* [WORK REQUIRED]: Reproduce the full listing that appears beneath this instruction exactly.

Start RECORDED DATA

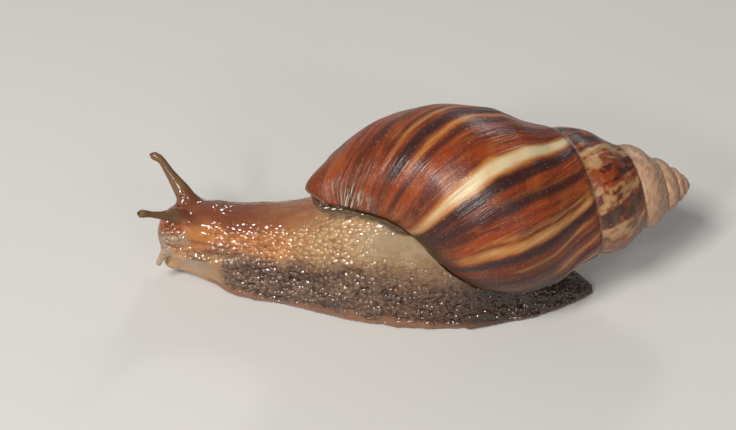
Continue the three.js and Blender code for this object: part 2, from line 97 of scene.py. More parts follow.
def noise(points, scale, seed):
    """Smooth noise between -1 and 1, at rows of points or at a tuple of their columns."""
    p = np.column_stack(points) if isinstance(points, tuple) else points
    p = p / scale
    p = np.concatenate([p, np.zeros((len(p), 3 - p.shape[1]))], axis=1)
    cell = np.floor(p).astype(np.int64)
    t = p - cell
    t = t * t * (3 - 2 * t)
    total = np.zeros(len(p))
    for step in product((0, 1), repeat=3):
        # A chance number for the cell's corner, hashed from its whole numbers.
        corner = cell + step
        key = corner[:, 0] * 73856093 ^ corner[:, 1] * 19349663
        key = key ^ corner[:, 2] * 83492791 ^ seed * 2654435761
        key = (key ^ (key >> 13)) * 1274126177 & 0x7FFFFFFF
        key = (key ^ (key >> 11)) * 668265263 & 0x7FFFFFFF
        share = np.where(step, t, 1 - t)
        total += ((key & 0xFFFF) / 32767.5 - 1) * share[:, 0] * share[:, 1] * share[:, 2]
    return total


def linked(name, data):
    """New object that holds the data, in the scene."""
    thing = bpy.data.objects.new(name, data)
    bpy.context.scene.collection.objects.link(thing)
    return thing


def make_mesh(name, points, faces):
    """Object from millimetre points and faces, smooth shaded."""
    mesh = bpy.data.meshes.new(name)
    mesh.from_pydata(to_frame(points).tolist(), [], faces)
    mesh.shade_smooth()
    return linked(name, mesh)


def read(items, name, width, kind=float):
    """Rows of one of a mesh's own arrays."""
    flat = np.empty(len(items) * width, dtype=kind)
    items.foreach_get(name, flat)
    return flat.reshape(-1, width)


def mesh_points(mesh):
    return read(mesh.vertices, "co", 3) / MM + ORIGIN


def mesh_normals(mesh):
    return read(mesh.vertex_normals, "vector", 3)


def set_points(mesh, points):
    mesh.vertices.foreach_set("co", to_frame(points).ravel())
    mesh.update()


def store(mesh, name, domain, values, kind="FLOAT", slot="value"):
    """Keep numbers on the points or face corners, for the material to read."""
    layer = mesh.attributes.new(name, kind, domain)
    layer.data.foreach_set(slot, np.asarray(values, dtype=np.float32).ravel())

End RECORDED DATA

* [EXERCISE OUTPUT]:
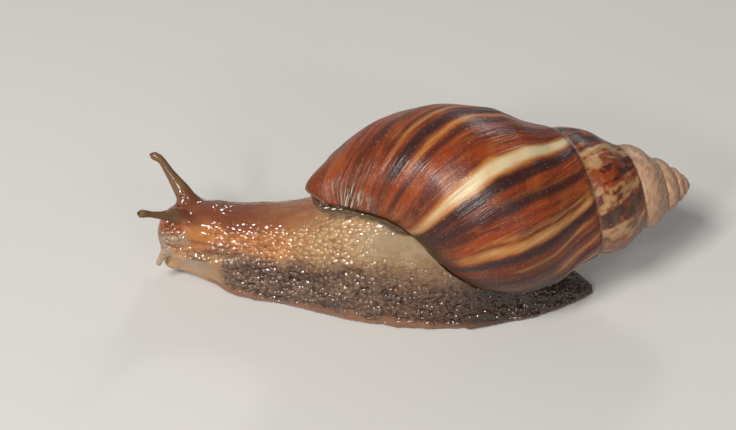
Continue the three.js and Blender code for this object: part 2, from line 97 of scene.py. More parts follow.
def noise(points, scale, seed):
    """Smooth noise between -1 and 1, at rows of points or at a tuple of their columns."""
    p = np.column_stack(points) if isinstance(points, tuple) else points
    p = p / scale
    p = np.concatenate([p, np.zeros((len(p), 3 - p.shape[1]))], axis=1)
    cell = np.floor(p).astype(np.int64)
    t = p - cell
    t = t * t * (3 - 2 * t)
    total = np.zeros(len(p))
    for step in product((0, 1), repeat=3):
        # A chance number for the cell's corner, hashed from its whole numbers.
        corner = cell + step
        key = corner[:, 0] * 73856093 ^ corner[:, 1] * 19349663
        key = key ^ corner[:, 2] * 83492791 ^ seed * 2654435761
        key = (key ^ (key >> 13)) * 1274126177 & 0x7FFFFFFF
        key = (key ^ (key >> 11)) * 668265263 & 0x7FFFFFFF
        share = np.where(step, t, 1 - t)
        total += ((key & 0xFFFF) / 32767.5 - 1) * share[:, 0] * share[:, 1] * share[:, 2]
    return total


def linked(name, data):
    """New object that holds the data, in the scene."""
    thing = bpy.data.objects.new(name, data)
    bpy.context.scene.collection.objects.link(thing)
    return thing


def make_mesh(name, points, faces):
    """Object from millimetre points and faces, smooth shaded."""
    mesh = bpy.data.meshes.new(name)
    mesh.from_pydata(to_frame(points).tolist(), [], faces)
    mesh.shade_smooth()
    return linked(name, mesh)


def read(items, name, width, kind=float):
    """Rows of one of a mesh's own arrays."""
    flat = np.empty(len(items) * width, dtype=kind)
    items.foreach_get(name, flat)
    return flat.reshape(-1, width)


def mesh_points(mesh):
    return read(mesh.vertices, "co", 3) / MM + ORIGIN


def mesh_normals(mesh):
    return read(mesh.vertex_normals, "vector", 3)


def set_points(mesh, points):
    mesh.vertices.foreach_set("co", to_frame(points).ravel())
    mesh.update()


def store(mesh, name, domain, values, kind="FLOAT", slot="value"):
    """Keep numbers on the points or face corners, for the material to read."""
    layer = mesh.attributes.new(name, kind, domain)
    layer.data.foreach_set(slot, np.asarray(values, dtype=np.float32).ravel())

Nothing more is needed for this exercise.